Meski dikasihani tapi Pak Jokowi masih mencoba menunjukkan eksistensi dan kejumawaannya. Untuk perpanjangan periode tetap menjadi opsi melalui disain dukungan relawan. Pemulihan ekonomi pasca covid 19 dan gonjang-ganjing atau demoralisasi KPU dapat menjadi alasan.

Ketika perpanjangan dirasakan terlampau berat, maka Jokowi terpaksa memainkan peran sebagai “king maker”. Dalam permainan itu ada idola (idol) ada pula boneka (doll). Beberapa figur politik dimainkan atau dipermainkan bak “idol” maupun “doll”.

Ganjar Pranowo sebagai pemain “rambut putih”, “sesama Jateng” serta “pelanjut blusukan” dapat menjadi idola sekaligus boneka. Jokowi dan oligarki butuh figur yang mudah dikendalikan dan berfungsi sebagai pengaman pasca berkuasa. Ganjar menjadi pilihan, meski banyak kelemahan bakal tonjokan lawan.

Prabowo Subianto bukan Jokowi’s idol tetapi sangat mungkin untuk menjadi Jokowi’s doll. Lewat isu pasangan Prabowo-Jokowi yang dilambungkan, Prabowo berbunga-bunga seakan direstui Jokowi. Padahal mantan lawan politiknya ini sedang menjadi boneka kayu yang diayunkan untuk kemudian dibanting dan dimasukkan kotak.

Yang terbaru mainan Jokowi adalah Yusril Ihza Mahendra. Betapa tersanjungnya atas “dukungan serius” yang sesungguhnya “palsu” akibat syarat disuruh cari partai PT 20 %. Tidak mudah untuk PBB yang non-parlemen. Yusril calon korban tipu mentah-mentah. Gede rasa dan kepala akan kemampuan jika menjadi Presiden.

Setelah didukung Jokowi ia menyatakan “Saya tahu apa yang bisa dikerjakan jika menjadi Presiden” sambil menyoroti kebanyakan orang yang hendak menjadi Presiden tidak tahu apa yang akan dikerjakan. Bermodal pernah menjadi penulis pidato dan latar belakang akademis yang mumpuni, Yusril sesumbar.

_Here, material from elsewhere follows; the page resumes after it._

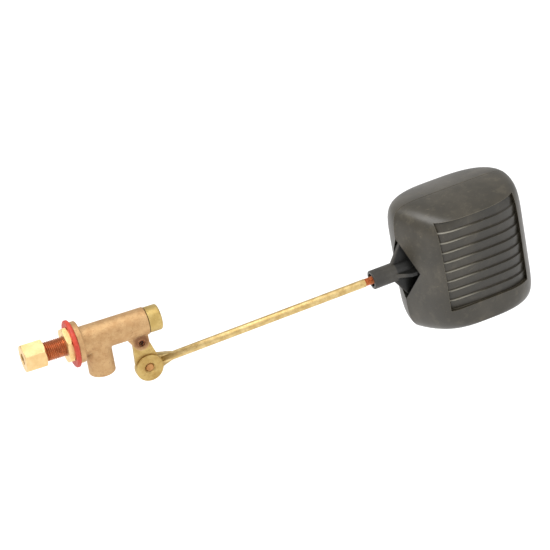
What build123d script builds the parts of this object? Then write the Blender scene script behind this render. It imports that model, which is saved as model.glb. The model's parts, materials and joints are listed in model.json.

Jokowi rupanya sedang mencari teman untuk bersama-sama hancur dengan berupaya memerankan diri sebagai “king maker”. Menjadi penentu. Tetapi disadari atau tidak nasib sebenarnya sedang menuju sekarat menghadapi ajal kekuasaan.

Para boneka merasa bahagia didukung Jokowi lalu bersandar habis. Lupa bahwa bersandar pada sesuatu yang rapuh itu berisiko yakni jika sandarannya runtuh, maka ia pun ikut jatuh.

Nah, para Jokowi’s idol sesungguhnya merupakan Jokowi’s doll. Ya idola ya boneka. Boneka India eh Cina yang tidak cantik dan tidak kharismatik.